Louis Schweitzer occupe une place singulière dans l’histoire de Renault. Haut fonctionnaire passé par le cabinet de Laurent Fabius, homme de gauche assumé, protestant inspiré par les valeurs wébériennes du travail et de la responsabilité, il devient paradoxalement l’artisan de la privatisation. Plus proche dans l’esprit de Pierre Dreyfus que de Raymond Lévy, il veut une entreprise « plus libre et plus responsable ».

Mais Schweitzer doit composer avec une inquiétude majeure : les 46 % de capital non détenus par l’État sont susceptibles d’être rachetés par un concurrent étranger. À l’heure où General Motors, Toyota, Ford, Daimler-Benz ou Volkswagen lorgnent sur l’Europe, Renault pourrait devenir une proie facile. L’État promet de conserver entre 10 et 20 % du capital pour prévenir une OPA hostile, mais cela ne suffit pas à rassurer.

Alliances ou indépendance ?

Après l’échec avec Volvo, Renault explore d’autres pistes. Des discussions s’ouvrent avec Fiat, mais sont torpillées par Gérard Longuet, ministre de l’Industrie, qui rêve d’une union franco-allemande avec Daimler-Benz. Schweitzer, lui, s’y oppose fermement, préférant éviter une fusion imposée par la politique. Il prône des coopérations ciblées : moteurs, boîtes de vitesses, utilitaires, monospaces. « Les alliances ciblées ouvriront un jour d’autres portes. C’est une question d’opportunité », confie-t-il alors.

Cette stratégie de patience finira par porter ses fruits. À la fin des années 1990, Renault s’alliera avec Nissan, ouvrant une nouvelle ère de coopération internationale.

Une page d’histoire se tourne

La privatisation de Renault n’est pas seulement un changement juridique. C’est la fin d’un modèle, celui de la grande entreprise publique incarnant la reconstruction d’après-guerre et le capitalisme d’État français.
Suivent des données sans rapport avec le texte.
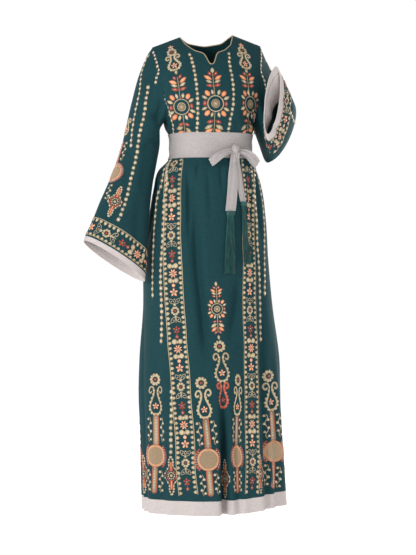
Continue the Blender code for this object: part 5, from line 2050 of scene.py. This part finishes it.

C’est aussi un moment charnière où l’industrie automobile bascule dans la mondialisation et où les constructeurs doivent s’allier pour survivre.

Trente ans plus tard, l’épisode de septembre 1994 apparaît comme une évidence rétrospective. Mais sur le moment, ce fut une rupture, vécue comme une trahison par certains, comme une libération par d’autres. En réalité, c’était simplement la fin d’une époque : celle de la Régie Renault.